Task description
Every line in the data below from the one containing "seated() rib_right();" down to the one containing "obj.parent = None", both included, must be retyped exactly; no other line is to appear.

Material provided
━━━━━━━━━━━━━━━━━━━━━━━━━━━━━━

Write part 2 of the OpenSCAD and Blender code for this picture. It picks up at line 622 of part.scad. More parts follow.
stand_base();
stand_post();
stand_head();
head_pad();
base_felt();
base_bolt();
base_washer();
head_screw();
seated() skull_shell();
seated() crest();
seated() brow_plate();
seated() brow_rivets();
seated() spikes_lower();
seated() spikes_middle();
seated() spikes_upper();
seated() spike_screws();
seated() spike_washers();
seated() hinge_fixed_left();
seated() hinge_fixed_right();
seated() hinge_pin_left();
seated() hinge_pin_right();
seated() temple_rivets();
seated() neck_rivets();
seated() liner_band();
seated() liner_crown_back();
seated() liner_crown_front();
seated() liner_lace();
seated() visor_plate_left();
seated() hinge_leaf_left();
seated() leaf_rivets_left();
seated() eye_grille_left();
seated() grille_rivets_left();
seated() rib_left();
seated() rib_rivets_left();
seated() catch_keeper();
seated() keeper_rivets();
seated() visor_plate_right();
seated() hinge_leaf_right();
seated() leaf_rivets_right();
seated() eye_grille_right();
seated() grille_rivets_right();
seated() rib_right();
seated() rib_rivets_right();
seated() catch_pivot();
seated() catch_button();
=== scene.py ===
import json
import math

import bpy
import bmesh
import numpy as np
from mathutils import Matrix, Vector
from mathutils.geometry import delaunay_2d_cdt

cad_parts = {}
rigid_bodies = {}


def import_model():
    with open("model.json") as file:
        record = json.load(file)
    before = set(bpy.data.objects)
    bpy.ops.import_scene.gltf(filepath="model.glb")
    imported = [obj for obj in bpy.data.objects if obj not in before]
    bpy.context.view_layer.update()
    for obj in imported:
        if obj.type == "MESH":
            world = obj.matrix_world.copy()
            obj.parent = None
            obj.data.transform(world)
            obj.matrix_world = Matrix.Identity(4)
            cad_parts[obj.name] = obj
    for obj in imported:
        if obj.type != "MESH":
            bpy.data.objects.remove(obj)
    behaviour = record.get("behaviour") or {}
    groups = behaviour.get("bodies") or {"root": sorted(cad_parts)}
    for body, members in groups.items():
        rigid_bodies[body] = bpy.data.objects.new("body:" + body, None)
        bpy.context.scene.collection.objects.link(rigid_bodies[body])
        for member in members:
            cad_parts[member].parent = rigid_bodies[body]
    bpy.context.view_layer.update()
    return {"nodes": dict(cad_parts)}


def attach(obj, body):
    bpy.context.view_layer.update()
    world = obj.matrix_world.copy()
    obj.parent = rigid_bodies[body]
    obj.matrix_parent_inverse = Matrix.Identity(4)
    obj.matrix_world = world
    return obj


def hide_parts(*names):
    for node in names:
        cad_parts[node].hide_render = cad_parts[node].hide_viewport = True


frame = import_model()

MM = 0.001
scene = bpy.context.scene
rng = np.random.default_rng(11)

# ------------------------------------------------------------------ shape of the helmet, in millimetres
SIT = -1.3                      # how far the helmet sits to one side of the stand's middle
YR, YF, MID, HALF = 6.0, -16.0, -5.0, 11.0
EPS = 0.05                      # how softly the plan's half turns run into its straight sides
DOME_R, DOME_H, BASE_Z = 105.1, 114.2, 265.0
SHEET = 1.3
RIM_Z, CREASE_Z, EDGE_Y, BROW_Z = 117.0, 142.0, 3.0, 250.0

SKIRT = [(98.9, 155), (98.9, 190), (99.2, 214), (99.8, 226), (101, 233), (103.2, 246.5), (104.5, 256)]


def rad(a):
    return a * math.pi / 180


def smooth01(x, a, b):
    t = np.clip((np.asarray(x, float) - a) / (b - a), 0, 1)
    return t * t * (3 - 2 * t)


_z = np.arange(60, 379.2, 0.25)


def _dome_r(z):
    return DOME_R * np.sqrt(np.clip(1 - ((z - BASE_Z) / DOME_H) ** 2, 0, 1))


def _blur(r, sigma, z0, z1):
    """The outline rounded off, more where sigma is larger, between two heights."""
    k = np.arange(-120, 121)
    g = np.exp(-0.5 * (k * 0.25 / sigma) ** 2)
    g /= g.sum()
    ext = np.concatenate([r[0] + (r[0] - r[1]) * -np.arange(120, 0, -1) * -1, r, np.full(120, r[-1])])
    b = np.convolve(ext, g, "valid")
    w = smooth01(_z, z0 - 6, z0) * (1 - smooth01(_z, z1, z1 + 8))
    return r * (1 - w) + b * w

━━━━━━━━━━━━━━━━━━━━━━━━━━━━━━

Answer to the problem
seated() rib_right();
seated() rib_rivets_right();
seated() catch_pivot();
seated() catch_button();
=== scene.py ===
import json
import math

import bpy
import bmesh
import numpy as np
from mathutils import Matrix, Vector
from mathutils.geometry import delaunay_2d_cdt

cad_parts = {}
rigid_bodies = {}


def import_model():
    with open("model.json") as file:
        record = json.load(file)
    before = set(bpy.data.objects)
    bpy.ops.import_scene.gltf(filepath="model.glb")
    imported = [obj for obj in bpy.data.objects if obj not in before]
    bpy.context.view_layer.update()
    for obj in imported:
        if obj.type == "MESH":
            world = obj.matrix_world.copy()
            obj.parent = None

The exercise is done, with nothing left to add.